Fox Business anchor Lou Dobbs, who has been scrutinizing the proposed new immigration reform legislation, laid out his objections. "Tell me how many immigrants will be given legal status," Dobbs demanded. "How can you possibly pass a bill giving status when you don't know how many people you're giving it to? And how much will this cost? I want a cap on the number of illegal immigrants who are given status and a rational analysis of the cost and the impact. This should be in the national interest!"
Should Jodi Arias get the death penalty?
Convicted killer Jodi Arias has stated that she would rather be executed than serve life in prison. Former ABC News correspondent Tim O'Brien argued that putting Arias to death would be a bad idea. "In our system," he said, "the defendant doesn't get to choose what the punishment is. She can no sooner have her sentence determined to be the death penalty than she can have herself sentenced to ten years in a Caribbean villa, but she could tell her attorneys not to put on any defense and to let the state have its way.
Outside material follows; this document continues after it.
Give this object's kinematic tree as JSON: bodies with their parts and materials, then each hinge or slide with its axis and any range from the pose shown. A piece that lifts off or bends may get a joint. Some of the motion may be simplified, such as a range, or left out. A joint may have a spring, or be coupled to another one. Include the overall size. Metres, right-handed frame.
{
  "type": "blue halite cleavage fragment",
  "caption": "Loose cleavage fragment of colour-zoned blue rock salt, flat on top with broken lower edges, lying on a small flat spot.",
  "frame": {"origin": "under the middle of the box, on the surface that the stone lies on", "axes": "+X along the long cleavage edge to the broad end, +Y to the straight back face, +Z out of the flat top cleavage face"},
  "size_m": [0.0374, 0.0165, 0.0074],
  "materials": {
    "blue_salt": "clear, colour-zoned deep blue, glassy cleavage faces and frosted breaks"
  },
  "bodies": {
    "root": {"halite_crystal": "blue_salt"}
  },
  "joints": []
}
There is a question as to whether she is competent to make that call." The Factor contended that Jodi Arias deserves a fate worse than death: "I oppose the death penalty because human life is sacred and another person doesn't have the right to take it. I would punish Jodi Arias and others who murder to hard labor, which is worse than death. She shouldn't be able to just sit there and watch TV."
Chris Christie mocks himself in new online video
Friday regulars Greg Gutfeld and Bernard McGuirk opined on a "humorous" video in which New Jersey Governor Chris Christie appears with various celebrities. "Everybody now thinks they can do a skit in their own workplace," Gutfeld said, "and that it will actually be funny. Chris Christie is naturally funny when he's talking to people in town halls and he doesn't need to do this stuff. But having said that, I wouldn't mind having a Republican nominee with a sense of humor." McGuirk was far less charitable in his critique. "This is like an unfunny NBC sitcom, which is actually redundant. This was weaker than Chris Christie's knees and if I want to watch unfunny fat people I'll watch The Biggest Loser or a Michael Moore documentary." The Factor flatly declared that Chris Christie "wants to run for president."
Pinheads of the Week featuring Judge Judy, Bill Richardson and Mother's Day
Gutfeld and McGuirk returned to name the week's most idiotic people. McGuirk went with former New Mexico Governor Bill Richardson, who said Republican Senator Ted Cruz should not "be defined as a Hispanic" because he is a conservative. "The idea that if you are from a certain heritage you have to follow a certain orthodoxy is offensive and un-American. Ted Cruz's father came as a penniless kid from Cuba and Bill Richardson's father was a wealthy banker who sent little Billy to prep school." Gutfeld explained why his pinhead of the week is writer Kate Lombardi. "She claims Mother's Day is sexist because it reinforces gender stereotypes. Complimenting motherhood basically ticks off feminists, and if you're a writer all you have to do is add 'this is sexist' to any topic and you have a story." The Factor singled out the folks who actually believed that President Obama nominated Judge Judy to the Supreme Court. "If you don't know what you're talking about, be smart enough to know you're dumb and don't say anything!"
Viewers sound off
Factor Words of the Day
Amy Henderson, Ormond Beach, FL: "We are following the Benghazi story but we agree with Bernie Goldberg. Many Americans are not interested. What can we do?"

Phyllis Gronski, Grand Blanc, MI: "Bill, I wept during your interview with Sean Smith's mother. I will be praying for her on Mother's Day."

Rojo Hoyes, Jalisco, Mexico: "For years, people from my village would go to America illegally but come back. Now they are leaving hoping to get amnesty and never come back."
A special Mother's Day gift
If your mother is troubled and genuinely not a good parent, you might consider a Mother's Day gift of forgiveness.